When the Celtics take a road trip, most of the time Mike Gorman will make it.
His new three-year contract extension, which he announced Wednesday on the Sports Hub’s “Toucher and Rich” show, does allow for the only Celtics television voice a generation or two of fans has ever known to miss a grind of a trip here and there.
“I completely understood with Tommy [Heinsohn] three or four years ago that he didn’t want to deal with Hanscom Air Force Base at 3:30 in the morning anymore when it’s snowing outside,’’ said Gorman, referring to his longtime broadcast partner’s own more drastic reduction in schedule. “I remember thinking to myself, ‘I’m going to be coming to the conclusion before too long.’ ”
Gorman actually missed the most recent road trip, which took the Celtics to Atlanta, Dallas, and New Orleans. Gorman last called a game Nov. 21, the debacle of a loss to the Knicks, but he returns Friday night when the Green are back at the Garden to face the Cavaliers.
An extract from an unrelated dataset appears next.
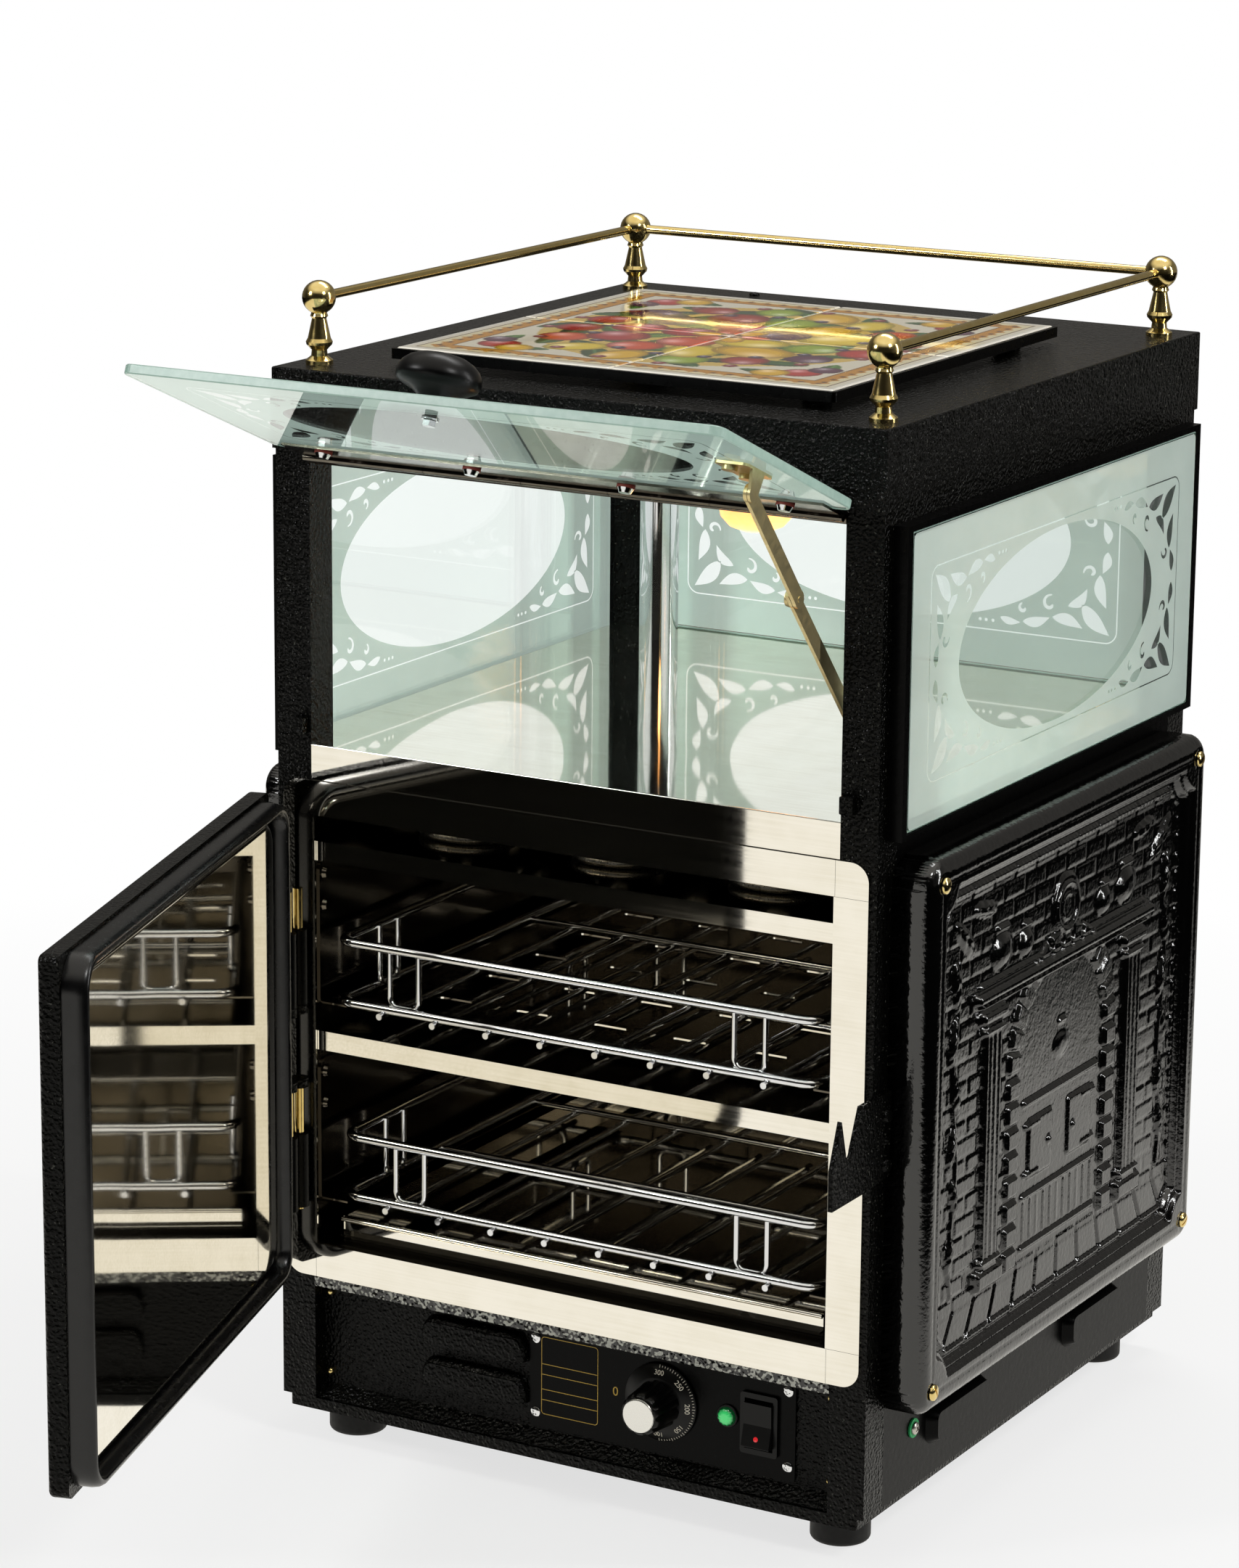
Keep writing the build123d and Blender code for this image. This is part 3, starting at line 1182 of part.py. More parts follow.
with BuildPart() as stay_upper:
    link = (knee - p1)
    run = Plane(origin=(up_x0, p1.Y, p1.Z), x_dir=link.normalized(), z_dir=(1, 0, 0))
    with BuildSketch(run):
        with Locations((link.length / 2, 0)):
            Rectangle(link.length, link_w)
        with Locations((0, 0), (link.length, 0)):
            Circle(eye_r)
        with Locations((0, 0)):
            Circle(rivet_r + pin_play, mode=Mode.SUBTRACT)
    extrude(amount=link_t)
    # knee rivet, fixed in this link, with a head on each side
    with BuildSketch(Plane.YZ.offset(low_x0 - joint_gap - 1.6)):
        with Locations((knee.Y, knee.Z)):
            Circle(rivet_r)
    extrude(amount=link_t * 2 + 3 * joint_gap + 1.6)
    with BuildSketch(Plane.YZ.offset(low_x0 - joint_gap)):
        with Locations((knee.Y, knee.Z)):
            Circle(eye_r)
    extrude(amount=-2.6, taper=12)

with BuildPart() as stay_lower:
    link = (p2 - knee)
    run = Plane(origin=(low_x0, knee.Y, knee.Z), x_dir=link.normalized(), z_dir=(1, 0, 0))
    with BuildSketch(run):
        with Locations((link.length / 2, 0)):
            Rectangle(link.length, link_w)
        with Locations((0, 0), (link.length, 0)):
            Circle(eye_r)
        with Locations((-link_tail / 2, 0)):
            Rectangle(link_tail, link_w)
        with Locations((0, 0)):
            Circle(rivet_r + pin_play, mode=Mode.SUBTRACT)
        with Locations((link.length, 0)):
            Circle(2.4, mode=Mode.SUBTRACT)
    extrude(amount=link_t)

with BuildPart() as stay_anchor:
    with BuildSketch(Plane.YZ.offset(in_x)):
        with Locations((y_front + p2_y - 8, p2.Z - 2)):
            RectangleRounded(20, 26, 3)
        with Locations((p2.Y, p2.Z)):
            Circle(5)
    extrude(amount=-2)
    with BuildSketch(Plane.YZ.offset(in_x - 2)):
        with Locations((p2.Y, p2.Z)):
            Circle(2.2)
    extrude(amount=-(in_x - 2 - (low_x0 + link_t + joint_gap)))

with BuildPart() as rest_clips:
    for sx in (-1, 1):
        with BuildSketch(front):
            with Locations((sx * (in_x + 6.5), deck_z + 13.5)):
                RectangleRounded(9, 11, 1)
        extrude(amount=flap_out + glass_n - 0.4)

# ================= labels and files =================
nodes = {
    "base_tray": base_tray, "feet": feet, "corner_posts": corner_posts, "side_walls": side_walls,
    "back_wall": back_wall, "inlet_gland": inlet_gland, "top_frame": top_frame, "roof_cap": roof_cap,
    "gallery_posts": gallery_posts, "gallery_rods": gallery_rods, "tile_tray": tile_tray, "tiles": tiles,
    "side_frames": side_frames, "side_panes": side_panes, "rear_pane": rear_pane, "deck": deck,
    "flue_tube": flue_tube, "display_lamp": display_lamp, "face_frame": face_frame,
    "oven_liner": oven_liner, "baffles": baffles, "basket_runners": basket_runners, "basket_upper": basket_upper,
    "basket_lower": basket_lower, "crumb_tray": crumb_tray, "heating_elements": heating_elements,
    "insulation": insulation, "cast_panels": cast_panels, "panel_screws": panel_screws,
    "control_cover": control_cover, "control_plate": control_plate, "cover_fixings": cover_fixings,
    "thermostat": thermostat, "thermostat_knob": thermostat_knob, "knob_cap": knob_cap,
    "pilot_lamp": pilot_lamp, "switch_housing": switch_housing, "rocker": rocker,
    "terminal_block": terminal_block, "earth_screw": earth_screw, "catch_plate": catch_plate, "hinge_mounts": hinge_mounts,
    "hinge_pins": hinge_pins, "door_shell": door_shell, "door_seal": door_seal, "door_pan": door_pan,
    "door_arms": door_arms, "latch_plate": latch_plate, "latch_lever": latch_lever,
    "flap_glass": flap_glass, "flap_strip": flap_strip, "flap_leaf_fixed": flap_leaf_fixed,
    "flap_fixings": flap_fixings, "flap_washers": flap_washers, "flap_knob": flap_knob,
    "stay_bracket": stay_bracket, "stay_upper": stay_upper, "stay_lower": stay_lower,
    "stay_anchor": stay_anchor, "rest_clips": rest_clips,
}
for name, node in nodes.items():
    node.part.label = name
    export_step(node.part, f"parts/{name}.step")
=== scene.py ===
import bpy
import bmesh
import json
import math
import numpy as np
from mathutils import Matrix, Vector


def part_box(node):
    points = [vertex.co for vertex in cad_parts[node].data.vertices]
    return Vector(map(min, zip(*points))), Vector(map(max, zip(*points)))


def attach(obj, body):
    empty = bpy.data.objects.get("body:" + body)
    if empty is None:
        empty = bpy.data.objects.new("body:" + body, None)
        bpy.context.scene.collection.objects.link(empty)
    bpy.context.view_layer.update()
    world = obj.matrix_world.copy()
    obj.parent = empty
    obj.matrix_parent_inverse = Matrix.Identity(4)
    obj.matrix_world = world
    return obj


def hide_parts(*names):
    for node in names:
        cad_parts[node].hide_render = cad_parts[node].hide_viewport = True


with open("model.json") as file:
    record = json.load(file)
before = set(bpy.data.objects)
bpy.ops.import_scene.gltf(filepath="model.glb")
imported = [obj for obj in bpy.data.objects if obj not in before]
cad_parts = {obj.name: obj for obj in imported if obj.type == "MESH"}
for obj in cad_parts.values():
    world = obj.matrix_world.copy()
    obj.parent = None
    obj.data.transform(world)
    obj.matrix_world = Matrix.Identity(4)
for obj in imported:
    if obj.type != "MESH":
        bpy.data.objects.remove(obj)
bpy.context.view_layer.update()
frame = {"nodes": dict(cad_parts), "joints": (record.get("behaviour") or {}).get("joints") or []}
nodes = frame["nodes"]
joints = {j["name"]: j for j in frame["joints"]}
mm = 0.001
print("stage: frame loaded,", len(nodes), "nodes")


# small helpers
def hexToLinear(text, alpha=1.0):
    values = [int(text[i:i + 2], 16) / 255 for i in (1, 3, 5)]
    return [v / 12.92 if v <= 0.04045 else ((v + 0.055) / 1.055) ** 2.4 for v in values] + [alpha]


def addNode(tree, kind, inputs=None, **settings):
    node = tree.nodes.new(kind)
    for key, value in settings.items():
        setattr(node, key, value)
    for key, value in (inputs or {}).items():
        if isinstance(value, bpy.types.NodeSocket):
            tree.links.new(value, node.inputs[key])
        else:
            node.inputs[key].default_value = value
    return node


def addMesh(name, points, faces, smooth=True):
    mesh = bpy.data.meshes.new(name)
    mesh.from_pydata([tuple(p) for p in points], [], faces)
    mesh.validate()
    mesh.update()
    if smooth:
        mesh.polygons.foreach_set("use_smooth", [True] * len(mesh.polygons))
    piece = bpy.data.objects.new(name, mesh)
    bpy.context.scene.collection.objects.link(piece)
    return piece


def fixNormals(piece):
    work = bmesh.new()
    work.from_mesh(piece.data)
    bmesh.ops.remove_doubles(work, verts=work.verts, dist=1e-6)
    bmesh.ops.recalc_face_normals(work, faces=work.faces)
    work.to_mesh(piece.data)
    work.free()
    return piece


def sharpen(piece, degrees=35):
    # smooth faces with hard creases kept crisp
    work = bmesh.new()
    work.from_mesh(piece.data)
    limit = math.radians(degrees)
    for edge in work.edges:
        edge.smooth = len(edge.link_faces) == 2 and edge.calc_face_angle(0) < limit
    for face in work.faces:
        face.smooth = True
    work.to_mesh(piece.data)
    work.free()
    return piece


def finishPiece(piece, body, material=None, replaces=()):
    if material is not None:
        piece.data.materials.clear()
        piece.data.materials.append(material)
    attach(piece, body)
    if replaces:
        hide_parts(*replaces)
    return piece


def plainCopy(piece):
    # the evaluated result as a plain mesh, with the modifiers gone
    bpy.context.view_layer.update()
    graph = bpy.context.evaluated_depsgraph_get()
    mesh = bpy.data.meshes.new_from_object(piece.evaluated_get(graph))
    copy = bpy.data.objects.new(piece.name + "Mesh", mesh)
    mesh.transform(piece.matrix_world)
    bpy.context.scene.collection.objects.link(copy)
    name = piece.name
    bpy.data.objects.remove(piece)
    copy.name = name
    return copy


def axesAt(origin, xDir, yDir):
    x, y = Vector(xDir).normalized(), Vector(yDir).normalized()
    z = x.cross(y)
    return Matrix(((x.x, y.x, z.x, origin[0]), (x.y, y.y, z.y, origin[1]), (x.z, y.z, z.z, origin[2]), (0, 0, 0, 1)))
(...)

Gorman, who has called Celtics games since 1981, said NBC Sports Boston management approached him recently, even with a year left on his contract, about an extension.
“In the process, they asked me if I would entertain the idea of taking off some of the harder road trips,” said Gorman, “which has appealed to me for years.”
Gorman turned 73 last week.
“I can’t tell you how many times my birthday, or Thanksgiving, was spent on planes,” he said.
“So when I first looked at the schedule and saw three games in four nights in three different cities, I thought, ‘Well that’s the first place I’d like to take a break.’ ”
Kyle (Bang-Bang-Bang) Draper filled in for Gorman on the road trip. But Gorman said he doesn’t expect to miss more than four or five games per year.
“I won’t do the West Coast trip,” he said, referencing a journey to California in which the Celtics will face the Warriors, Kings, Lakers, and Clippers from March 5-11. “But three of the games are on network television, so we won’t be doing those anyway. So by taking the other off, I get a week off in essence in March.”
Gorman’s slight alteration in schedule shouldn’t be taken as a sign of weariness with the gig. He did just sign a three-year contract.
“I do love it,’’ he said. “My relationship with Tommy is special. He’s like my big brother, going on almost 40 years now. We’ve probably had two disagreements in all these years, and neither lasted long.
“It’s been unique to work with someone as unique as Tommy, as funny as Tommy, and to see the game the way he sees it. And it’s nice that if you’re spending 2½ hours with someone, you know they’re going to make you laugh a couple of times.”
Gorman said he also enjoys working with Brian Scalabrine, who is the color analyst when Heinsohn is off.
“Scal is very good,’’ said Gorman. “I think Scal is very different form Tommy. He’s much more a today’s X-and-O type of guy who wants to talk about high pick-and-rolls and pin-downs, where Tommy is more like, ‘Box out! Just get in there and box somebody out! Put a body on somebody!’
“It’s two different approaches to the game, and it’s fun for me.
“I couldn’t be happier. I have two guys that I respect that I work with, a super young coach who is as personable as any I’ve been around, and I get to still do play-by-play while getting to take the long trips off?”
Gorman laughs. “I have no complaints at all.”
MLB tells Eck’s story
Though sometimes it seems as though the Ken Burns “Baseball” documentary runs in its entirety every few days, MLB Network does an excellent job during the offseason of putting together interesting original programming.
This certainly qualifies. The network will premiere “Eck: A Story of Saving” on Dec. 13 at 8 p.m. as part of its “MLB Network Presents” series. The film, which runs an hour long, details the perseverance of Hall of Fame pitcher and current Red Sox broadcaster Dennis Eckersley on and off the field.
Topics that are covered include his rookie season with the 1975 Indians (the first of his 24 MLB seasons), the trade to the Red Sox in ’78 as his first marriage was falling apart, his decision to seek treatment for alcohol abuse while with the ’86 Cubs, and the move to the bullpen with the ’88 A’s.
Eckersley, who was filmed on stage at the Cabot Theater in Beverly for his interviews, of course also talks about the legendary home run he gave up to the Dodgers’ Kirk Gibson in Game 1 of the 1988 World Series.
“I threw him a back-door slider that I’ve been living with for 30 years, man,” says Eckersley. “That was one of the toughest nights of my life. It was one of the greatest moments in baseball history. I’ll take what happened in my career for that moment in a heartbeat.”
I’ve seen a clip but not the full screener yet, and the most compelling part of the documentary could be the ever-candid Eckersley’s detailing of his path to sobriety and finding true comfort with who he is.
I’m curious to see how they fit all of Eckersley’s remarkable story into just an hour. He could be his own mini-series.
The Red Sox championship film, “The 2018 World Series: Damage Done,” will premiere Monday at the Emerson Colonial Theatre, then will be available on DVD and blu-ray the following day. The film is produced by MLB Network. NESN is not producing its own championship documentary.